* BEGIN Materials provided *

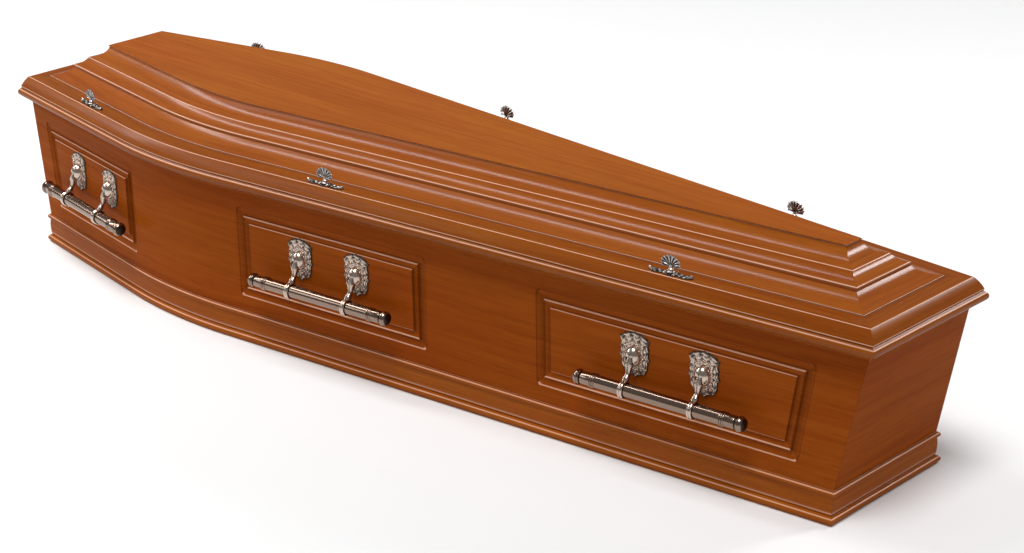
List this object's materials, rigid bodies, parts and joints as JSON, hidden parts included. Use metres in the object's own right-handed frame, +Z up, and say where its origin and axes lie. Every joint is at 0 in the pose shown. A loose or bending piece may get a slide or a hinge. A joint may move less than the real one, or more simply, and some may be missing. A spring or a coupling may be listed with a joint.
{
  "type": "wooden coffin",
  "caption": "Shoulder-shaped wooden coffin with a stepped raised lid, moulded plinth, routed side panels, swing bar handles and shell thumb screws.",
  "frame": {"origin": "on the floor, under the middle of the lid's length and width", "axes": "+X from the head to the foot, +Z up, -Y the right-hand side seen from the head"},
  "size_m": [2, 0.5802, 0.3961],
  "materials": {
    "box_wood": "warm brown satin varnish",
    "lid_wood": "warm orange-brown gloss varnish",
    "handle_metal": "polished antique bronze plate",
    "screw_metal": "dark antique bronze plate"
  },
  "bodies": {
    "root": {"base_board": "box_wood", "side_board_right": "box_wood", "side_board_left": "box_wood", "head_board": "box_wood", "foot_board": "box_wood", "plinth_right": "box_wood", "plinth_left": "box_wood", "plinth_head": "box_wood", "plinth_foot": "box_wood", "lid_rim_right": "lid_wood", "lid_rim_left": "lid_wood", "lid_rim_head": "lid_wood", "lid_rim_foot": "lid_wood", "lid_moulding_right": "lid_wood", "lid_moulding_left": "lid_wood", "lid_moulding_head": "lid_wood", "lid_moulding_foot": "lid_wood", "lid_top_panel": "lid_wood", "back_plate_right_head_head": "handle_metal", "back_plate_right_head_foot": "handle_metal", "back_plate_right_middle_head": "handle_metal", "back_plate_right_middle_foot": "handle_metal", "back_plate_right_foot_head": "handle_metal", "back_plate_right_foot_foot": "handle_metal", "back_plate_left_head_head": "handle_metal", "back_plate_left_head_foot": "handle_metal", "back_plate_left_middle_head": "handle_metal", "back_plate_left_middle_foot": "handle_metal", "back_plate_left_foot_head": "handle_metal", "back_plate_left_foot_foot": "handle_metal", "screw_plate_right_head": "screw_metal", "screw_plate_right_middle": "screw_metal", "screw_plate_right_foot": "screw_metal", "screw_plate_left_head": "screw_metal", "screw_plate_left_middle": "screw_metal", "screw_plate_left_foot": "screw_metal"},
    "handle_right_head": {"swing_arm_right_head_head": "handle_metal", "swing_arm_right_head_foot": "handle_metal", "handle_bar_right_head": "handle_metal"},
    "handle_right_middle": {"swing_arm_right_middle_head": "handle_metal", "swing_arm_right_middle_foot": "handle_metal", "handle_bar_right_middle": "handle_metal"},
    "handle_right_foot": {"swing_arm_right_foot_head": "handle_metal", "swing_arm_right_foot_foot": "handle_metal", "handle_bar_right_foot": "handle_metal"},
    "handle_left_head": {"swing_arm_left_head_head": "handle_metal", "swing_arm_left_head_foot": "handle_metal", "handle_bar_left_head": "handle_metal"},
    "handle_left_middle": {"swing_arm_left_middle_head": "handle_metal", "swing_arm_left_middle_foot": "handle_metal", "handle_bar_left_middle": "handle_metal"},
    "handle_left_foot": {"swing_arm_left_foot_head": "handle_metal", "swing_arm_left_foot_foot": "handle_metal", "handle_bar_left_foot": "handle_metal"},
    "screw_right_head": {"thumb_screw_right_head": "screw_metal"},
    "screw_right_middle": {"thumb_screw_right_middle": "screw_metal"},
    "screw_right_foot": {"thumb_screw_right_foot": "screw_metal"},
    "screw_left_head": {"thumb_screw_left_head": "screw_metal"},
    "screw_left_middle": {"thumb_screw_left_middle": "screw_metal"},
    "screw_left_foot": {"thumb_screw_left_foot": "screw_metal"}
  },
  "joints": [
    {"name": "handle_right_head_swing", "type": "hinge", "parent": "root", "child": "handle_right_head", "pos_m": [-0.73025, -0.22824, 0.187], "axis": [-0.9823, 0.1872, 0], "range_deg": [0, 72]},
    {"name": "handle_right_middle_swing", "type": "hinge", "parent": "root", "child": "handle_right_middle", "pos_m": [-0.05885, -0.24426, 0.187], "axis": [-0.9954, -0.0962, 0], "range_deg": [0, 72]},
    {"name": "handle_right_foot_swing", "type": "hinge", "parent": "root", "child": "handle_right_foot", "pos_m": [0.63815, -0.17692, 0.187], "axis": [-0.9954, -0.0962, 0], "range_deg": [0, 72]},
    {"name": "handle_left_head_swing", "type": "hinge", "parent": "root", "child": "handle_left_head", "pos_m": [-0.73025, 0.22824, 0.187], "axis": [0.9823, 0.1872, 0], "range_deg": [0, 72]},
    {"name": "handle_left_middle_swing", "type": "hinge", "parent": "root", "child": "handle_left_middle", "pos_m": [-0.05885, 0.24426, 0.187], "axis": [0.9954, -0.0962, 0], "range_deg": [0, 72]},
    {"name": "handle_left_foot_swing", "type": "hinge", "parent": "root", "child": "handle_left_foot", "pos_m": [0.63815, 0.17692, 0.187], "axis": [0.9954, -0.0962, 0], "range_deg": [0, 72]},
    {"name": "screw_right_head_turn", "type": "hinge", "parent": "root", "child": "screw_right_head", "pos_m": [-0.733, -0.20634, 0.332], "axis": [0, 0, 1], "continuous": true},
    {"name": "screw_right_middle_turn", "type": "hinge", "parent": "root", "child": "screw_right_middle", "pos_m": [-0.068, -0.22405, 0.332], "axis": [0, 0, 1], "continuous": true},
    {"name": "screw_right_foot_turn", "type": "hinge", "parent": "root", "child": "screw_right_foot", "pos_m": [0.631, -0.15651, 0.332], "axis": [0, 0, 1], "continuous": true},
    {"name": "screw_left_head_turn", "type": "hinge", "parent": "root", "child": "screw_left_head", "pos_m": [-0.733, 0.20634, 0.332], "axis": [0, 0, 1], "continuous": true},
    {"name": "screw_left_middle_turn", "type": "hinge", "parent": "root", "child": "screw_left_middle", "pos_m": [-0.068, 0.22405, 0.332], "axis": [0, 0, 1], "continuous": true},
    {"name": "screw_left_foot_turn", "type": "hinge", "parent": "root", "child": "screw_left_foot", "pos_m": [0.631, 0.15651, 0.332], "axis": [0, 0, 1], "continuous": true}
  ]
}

* END Materials provided *
* BEGIN Materials provided *

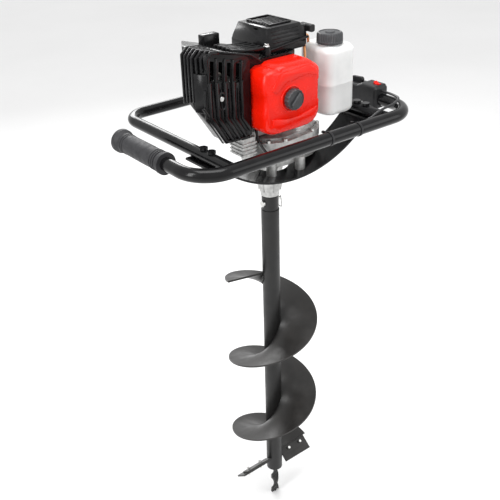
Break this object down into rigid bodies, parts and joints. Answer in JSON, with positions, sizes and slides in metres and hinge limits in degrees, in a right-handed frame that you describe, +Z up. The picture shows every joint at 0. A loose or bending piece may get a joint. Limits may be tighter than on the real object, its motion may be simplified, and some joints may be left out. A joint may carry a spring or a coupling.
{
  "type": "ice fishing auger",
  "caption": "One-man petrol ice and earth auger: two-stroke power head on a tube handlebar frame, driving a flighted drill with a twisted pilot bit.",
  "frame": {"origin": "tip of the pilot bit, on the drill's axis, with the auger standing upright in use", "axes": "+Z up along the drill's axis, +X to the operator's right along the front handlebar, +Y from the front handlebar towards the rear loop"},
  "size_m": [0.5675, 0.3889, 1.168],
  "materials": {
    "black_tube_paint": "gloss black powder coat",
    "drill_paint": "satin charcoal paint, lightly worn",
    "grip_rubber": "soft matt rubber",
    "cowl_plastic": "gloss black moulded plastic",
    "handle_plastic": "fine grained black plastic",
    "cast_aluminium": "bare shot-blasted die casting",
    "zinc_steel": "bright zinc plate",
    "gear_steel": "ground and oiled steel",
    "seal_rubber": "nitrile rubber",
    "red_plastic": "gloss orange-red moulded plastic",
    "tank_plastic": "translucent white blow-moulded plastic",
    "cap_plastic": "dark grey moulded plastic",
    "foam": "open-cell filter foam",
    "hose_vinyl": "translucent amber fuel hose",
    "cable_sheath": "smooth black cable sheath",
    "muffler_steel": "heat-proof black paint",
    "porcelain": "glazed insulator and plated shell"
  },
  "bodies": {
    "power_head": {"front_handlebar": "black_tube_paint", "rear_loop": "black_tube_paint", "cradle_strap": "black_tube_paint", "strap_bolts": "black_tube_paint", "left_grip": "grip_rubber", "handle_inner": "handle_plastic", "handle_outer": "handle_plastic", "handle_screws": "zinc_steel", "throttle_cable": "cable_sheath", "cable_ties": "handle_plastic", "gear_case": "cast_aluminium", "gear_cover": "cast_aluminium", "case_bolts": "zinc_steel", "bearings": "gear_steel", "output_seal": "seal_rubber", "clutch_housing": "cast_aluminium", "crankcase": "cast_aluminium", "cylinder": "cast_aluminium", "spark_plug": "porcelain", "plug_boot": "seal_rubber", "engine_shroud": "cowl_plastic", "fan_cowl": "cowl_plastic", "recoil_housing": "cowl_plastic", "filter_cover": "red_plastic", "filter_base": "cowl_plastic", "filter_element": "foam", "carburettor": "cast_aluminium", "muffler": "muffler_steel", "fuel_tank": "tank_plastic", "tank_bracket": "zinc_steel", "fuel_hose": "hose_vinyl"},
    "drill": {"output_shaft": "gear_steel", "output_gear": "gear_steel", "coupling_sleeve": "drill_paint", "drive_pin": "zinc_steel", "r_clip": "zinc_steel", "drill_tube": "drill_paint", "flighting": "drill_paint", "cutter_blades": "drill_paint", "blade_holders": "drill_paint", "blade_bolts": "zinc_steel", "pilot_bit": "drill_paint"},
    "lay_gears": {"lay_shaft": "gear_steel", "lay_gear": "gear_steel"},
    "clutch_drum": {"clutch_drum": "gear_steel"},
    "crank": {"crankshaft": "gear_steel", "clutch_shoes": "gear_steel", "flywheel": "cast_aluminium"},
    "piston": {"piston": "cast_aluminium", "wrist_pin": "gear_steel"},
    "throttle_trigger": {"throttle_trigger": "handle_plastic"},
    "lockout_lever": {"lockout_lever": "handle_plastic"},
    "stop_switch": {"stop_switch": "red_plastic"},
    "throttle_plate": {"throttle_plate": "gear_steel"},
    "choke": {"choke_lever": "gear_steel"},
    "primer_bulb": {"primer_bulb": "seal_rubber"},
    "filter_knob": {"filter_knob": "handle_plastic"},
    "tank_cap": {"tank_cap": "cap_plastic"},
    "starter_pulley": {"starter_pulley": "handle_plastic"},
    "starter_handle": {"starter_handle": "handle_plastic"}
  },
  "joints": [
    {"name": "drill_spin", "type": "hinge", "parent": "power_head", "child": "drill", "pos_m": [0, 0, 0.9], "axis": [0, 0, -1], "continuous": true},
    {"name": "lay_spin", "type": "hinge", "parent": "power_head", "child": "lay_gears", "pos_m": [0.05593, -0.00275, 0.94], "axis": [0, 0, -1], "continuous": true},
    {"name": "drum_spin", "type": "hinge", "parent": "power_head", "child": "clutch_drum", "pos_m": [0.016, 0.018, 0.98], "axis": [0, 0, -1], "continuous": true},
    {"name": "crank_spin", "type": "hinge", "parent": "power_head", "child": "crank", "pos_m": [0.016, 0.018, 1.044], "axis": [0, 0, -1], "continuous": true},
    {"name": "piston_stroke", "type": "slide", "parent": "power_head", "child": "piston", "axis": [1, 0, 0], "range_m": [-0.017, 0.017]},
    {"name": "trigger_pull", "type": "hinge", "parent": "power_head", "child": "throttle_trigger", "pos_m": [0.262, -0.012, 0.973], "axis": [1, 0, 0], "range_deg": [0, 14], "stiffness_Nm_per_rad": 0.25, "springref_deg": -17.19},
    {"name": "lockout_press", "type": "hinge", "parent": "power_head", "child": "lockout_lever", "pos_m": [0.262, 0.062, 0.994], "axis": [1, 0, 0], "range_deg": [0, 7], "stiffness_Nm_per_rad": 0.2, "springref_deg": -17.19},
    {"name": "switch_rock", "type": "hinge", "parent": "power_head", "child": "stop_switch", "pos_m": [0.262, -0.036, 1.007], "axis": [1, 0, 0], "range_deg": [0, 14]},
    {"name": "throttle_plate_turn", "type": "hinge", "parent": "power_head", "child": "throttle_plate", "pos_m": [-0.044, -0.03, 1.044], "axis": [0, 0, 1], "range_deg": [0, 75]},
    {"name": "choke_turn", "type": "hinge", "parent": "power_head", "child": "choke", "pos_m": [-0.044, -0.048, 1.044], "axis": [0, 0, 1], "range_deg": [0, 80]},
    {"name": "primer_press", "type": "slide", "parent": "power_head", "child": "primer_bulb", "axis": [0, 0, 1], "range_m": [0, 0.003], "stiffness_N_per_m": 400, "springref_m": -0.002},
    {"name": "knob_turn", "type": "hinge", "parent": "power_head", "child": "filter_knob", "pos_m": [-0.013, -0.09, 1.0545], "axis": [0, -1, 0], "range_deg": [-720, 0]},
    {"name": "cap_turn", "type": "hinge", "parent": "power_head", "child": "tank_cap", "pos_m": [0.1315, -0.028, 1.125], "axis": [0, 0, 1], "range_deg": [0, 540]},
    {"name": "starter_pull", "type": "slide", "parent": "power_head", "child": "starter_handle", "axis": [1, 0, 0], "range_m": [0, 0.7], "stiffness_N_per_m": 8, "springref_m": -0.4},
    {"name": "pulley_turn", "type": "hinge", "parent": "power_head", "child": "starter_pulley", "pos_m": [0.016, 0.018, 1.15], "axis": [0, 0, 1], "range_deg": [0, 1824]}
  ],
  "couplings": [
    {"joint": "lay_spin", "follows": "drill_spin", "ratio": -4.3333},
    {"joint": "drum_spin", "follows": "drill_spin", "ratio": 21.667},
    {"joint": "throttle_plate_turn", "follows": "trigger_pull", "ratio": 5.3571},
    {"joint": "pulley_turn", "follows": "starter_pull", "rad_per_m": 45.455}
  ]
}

* END Materials provided *

» **Given exercise**:
Extract from the data every line where "rigid" shows up.

» **Answer below**:
List this object's materials, rigid bodies, parts and joints as JSON, hidden parts included. Use metres in the object's own right-handed frame, +Z up, and say where its origin and axes lie. Every joint is at 0 in the pose shown. A loose or bending piece may get a slide or a hinge. A joint may move less than the real one, or more simply, and some may be missing. A spring or a coupling may be listed with a joint.
Break this object down into rigid bodies, parts and joints. Answer in JSON, with positions, sizes and slides in metres and hinge limits in degrees, in a right-handed frame that you describe, +Z up. The picture shows every joint at 0. A loose or bending piece may get a joint. Limits may be tighter than on the real object, its motion may be simplified, and some joints may be left out. A joint may carry a spring or a coupling.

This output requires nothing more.